Un programme départemental de conservation et de mise en réseau

Le Département des Alpes-Maritimes a ainsi, dans le cadre de ce programme, mis en place un dispositif de soutien financier aux associations, aux communes et aux établissements publics propriétaires ou gestionnaires d’ouvrages. Ce dispositif, doté d’un budget global de 5 millions d’euros, prévoit de soutenir les dépenses d’investissement, pouvant aller jusqu’à 100% du coût des opérations dans certains cas.

De la mer, le fort Royal de Cannes, le fort Carré d’Antibes, aux plus hauts massifs des Alpes-Maritimes, l’Authion, le col de la Lombarde et jusqu’aux ouvrages surplombant le littoral mentonnais, le patrimoine fortifié est présent dans l’ensemble du département. Le Conseil départemental, engagé dans une démarche de diversification de l’offre touristique et culturelle, a souhaité profiter de ce vaste programme de restauration et d’amélioration de l’accueil du public pour élaborer une stratégie de mise en réseau des forts.

Ainsi, le fort de la Revère, à Èze, propriété du Département des Alpes-Maritimes, fait l’objet d’un vaste programme de restauration afin de le préserver et d’en faire un point de départ de la découverte du territoire.

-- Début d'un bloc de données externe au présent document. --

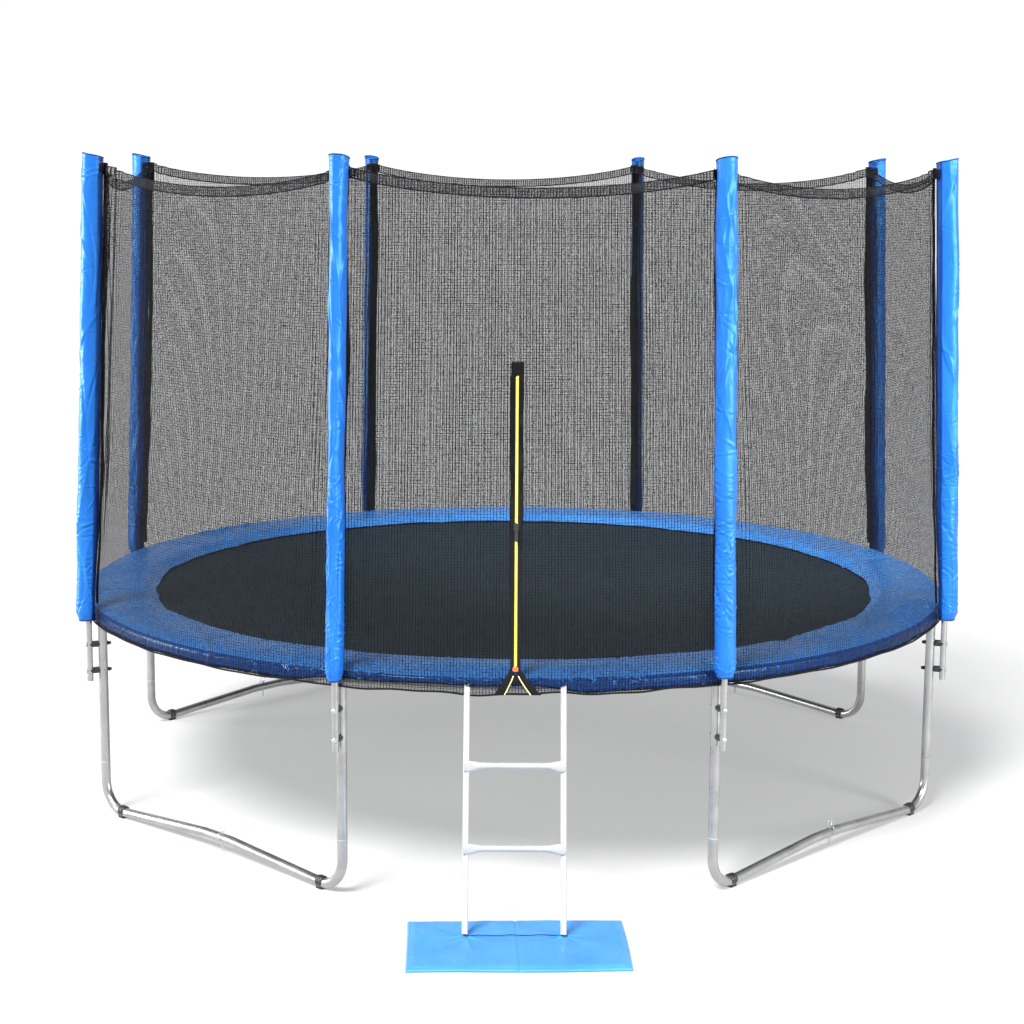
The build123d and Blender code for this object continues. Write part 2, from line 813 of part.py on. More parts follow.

Ce projet sera notamment dédié au jeune public, avec pour ambition de faire de ces jeunes générations des « passeurs de mémoire ».

Partenaires institutionnels et financements

Cette exposition a été financée par des fonds de l’Union Européenne dans le cadre de son programme de coopération Interreg VI ALCOTRA entre la France et l’Italie.

Elle est itinérante dans le cadre du projet transfrontalier COGNITIO-FORT et sera présentée dans plusieurs communes du partenariat unissant le Parc National du Mercantour, le Parco Alpi Marittime et l’Unione Montana Valle della Stura.